# Start of Stored records
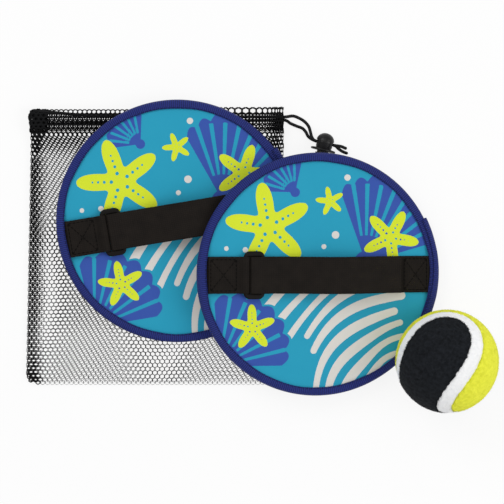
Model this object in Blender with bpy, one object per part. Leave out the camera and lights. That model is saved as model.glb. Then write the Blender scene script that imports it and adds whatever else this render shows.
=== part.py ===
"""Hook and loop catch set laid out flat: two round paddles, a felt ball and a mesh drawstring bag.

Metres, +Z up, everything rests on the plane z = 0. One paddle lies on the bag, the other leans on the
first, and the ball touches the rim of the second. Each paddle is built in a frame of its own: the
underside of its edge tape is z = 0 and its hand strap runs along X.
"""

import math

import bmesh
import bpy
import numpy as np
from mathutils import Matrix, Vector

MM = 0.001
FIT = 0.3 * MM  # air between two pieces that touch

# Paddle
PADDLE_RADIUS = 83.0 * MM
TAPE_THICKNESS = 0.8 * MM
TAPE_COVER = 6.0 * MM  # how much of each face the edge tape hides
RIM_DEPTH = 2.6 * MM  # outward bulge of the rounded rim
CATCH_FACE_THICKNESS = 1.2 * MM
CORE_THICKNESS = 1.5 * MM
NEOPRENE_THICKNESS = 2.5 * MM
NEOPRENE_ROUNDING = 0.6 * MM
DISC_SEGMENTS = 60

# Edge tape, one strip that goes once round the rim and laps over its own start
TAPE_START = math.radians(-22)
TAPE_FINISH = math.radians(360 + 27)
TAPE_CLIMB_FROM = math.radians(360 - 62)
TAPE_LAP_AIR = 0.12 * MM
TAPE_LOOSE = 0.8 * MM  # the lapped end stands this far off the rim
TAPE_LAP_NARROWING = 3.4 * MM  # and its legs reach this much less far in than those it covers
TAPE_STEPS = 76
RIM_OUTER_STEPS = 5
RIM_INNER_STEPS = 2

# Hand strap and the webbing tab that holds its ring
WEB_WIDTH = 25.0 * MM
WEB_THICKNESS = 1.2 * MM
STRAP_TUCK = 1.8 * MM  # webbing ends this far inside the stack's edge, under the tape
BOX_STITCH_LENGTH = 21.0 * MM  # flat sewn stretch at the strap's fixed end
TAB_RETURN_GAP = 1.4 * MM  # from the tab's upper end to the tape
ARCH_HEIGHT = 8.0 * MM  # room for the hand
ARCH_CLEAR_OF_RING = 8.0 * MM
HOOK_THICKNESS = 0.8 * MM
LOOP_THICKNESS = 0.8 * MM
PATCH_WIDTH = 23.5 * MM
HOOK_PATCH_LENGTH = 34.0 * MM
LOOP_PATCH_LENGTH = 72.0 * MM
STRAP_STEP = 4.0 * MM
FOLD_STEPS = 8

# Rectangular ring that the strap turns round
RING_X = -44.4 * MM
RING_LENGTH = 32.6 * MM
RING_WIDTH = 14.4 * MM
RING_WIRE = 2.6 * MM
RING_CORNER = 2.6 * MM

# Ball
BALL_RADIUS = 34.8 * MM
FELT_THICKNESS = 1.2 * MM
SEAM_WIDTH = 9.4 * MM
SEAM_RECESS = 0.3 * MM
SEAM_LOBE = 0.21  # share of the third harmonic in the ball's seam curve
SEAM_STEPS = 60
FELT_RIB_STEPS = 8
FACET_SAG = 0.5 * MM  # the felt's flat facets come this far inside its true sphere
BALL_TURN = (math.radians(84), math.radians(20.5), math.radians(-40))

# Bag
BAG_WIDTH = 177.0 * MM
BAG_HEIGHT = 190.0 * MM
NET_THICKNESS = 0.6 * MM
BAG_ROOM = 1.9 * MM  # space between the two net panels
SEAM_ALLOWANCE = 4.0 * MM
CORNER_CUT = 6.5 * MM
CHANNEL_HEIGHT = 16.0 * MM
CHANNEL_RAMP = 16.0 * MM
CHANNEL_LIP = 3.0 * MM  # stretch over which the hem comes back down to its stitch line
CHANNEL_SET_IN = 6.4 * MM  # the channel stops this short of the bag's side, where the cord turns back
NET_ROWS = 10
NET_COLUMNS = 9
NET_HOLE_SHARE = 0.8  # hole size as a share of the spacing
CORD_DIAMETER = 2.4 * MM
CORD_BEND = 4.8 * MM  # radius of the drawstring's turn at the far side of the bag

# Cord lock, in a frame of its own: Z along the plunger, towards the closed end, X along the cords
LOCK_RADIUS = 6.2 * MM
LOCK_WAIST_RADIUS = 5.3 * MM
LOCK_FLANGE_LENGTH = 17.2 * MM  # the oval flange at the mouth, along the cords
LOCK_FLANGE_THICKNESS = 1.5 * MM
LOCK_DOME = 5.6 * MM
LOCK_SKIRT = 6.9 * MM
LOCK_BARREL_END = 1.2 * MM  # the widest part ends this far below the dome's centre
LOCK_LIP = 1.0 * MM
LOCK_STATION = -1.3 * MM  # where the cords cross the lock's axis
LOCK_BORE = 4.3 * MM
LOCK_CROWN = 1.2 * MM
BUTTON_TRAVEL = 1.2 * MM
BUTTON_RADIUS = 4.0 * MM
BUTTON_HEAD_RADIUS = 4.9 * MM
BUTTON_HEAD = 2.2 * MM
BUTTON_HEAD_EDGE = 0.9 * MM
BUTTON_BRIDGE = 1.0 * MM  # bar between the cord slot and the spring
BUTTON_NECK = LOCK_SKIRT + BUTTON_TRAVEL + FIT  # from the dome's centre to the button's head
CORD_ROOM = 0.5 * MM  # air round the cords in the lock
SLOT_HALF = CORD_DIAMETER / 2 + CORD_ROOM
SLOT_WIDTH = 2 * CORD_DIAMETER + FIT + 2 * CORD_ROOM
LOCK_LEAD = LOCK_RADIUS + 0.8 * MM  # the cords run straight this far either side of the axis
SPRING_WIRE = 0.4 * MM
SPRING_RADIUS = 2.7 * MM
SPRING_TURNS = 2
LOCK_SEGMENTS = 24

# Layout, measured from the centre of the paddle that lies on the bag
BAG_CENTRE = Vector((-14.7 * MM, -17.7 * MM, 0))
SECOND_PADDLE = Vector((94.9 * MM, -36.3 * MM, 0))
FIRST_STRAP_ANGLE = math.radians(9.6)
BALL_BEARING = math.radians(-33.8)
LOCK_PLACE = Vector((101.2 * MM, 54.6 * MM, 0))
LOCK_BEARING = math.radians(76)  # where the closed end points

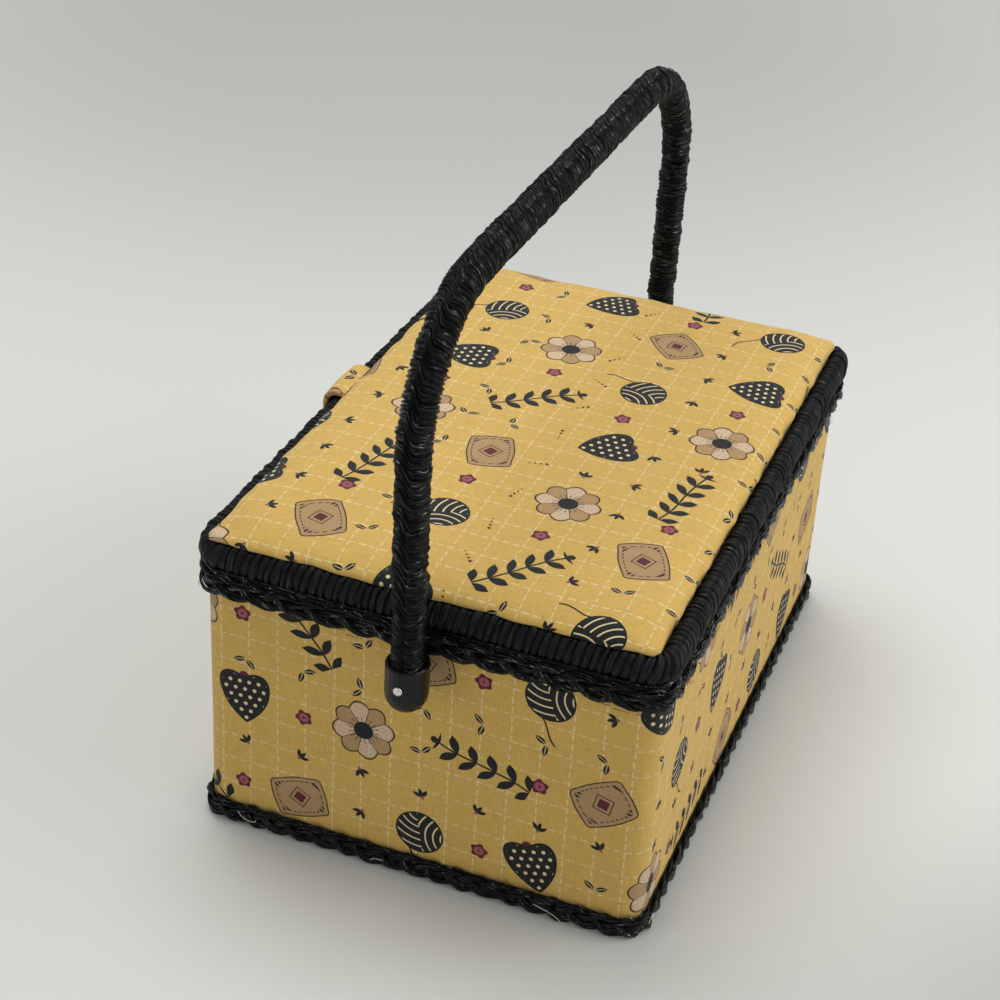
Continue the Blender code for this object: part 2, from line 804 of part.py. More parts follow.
# End of Stored records
§ **Exercise aim**: Copy each line of the listing that contains the string "Blender".

§ **Output of the task**:
Model this object in Blender with bpy, one object per part. Leave out the camera and lights. That model is saved as model.glb. Then write the Blender scene script that imports it and adds whatever else this render shows.
Continue the Blender code for this object: part 2, from line 804 of part.py. More parts follow.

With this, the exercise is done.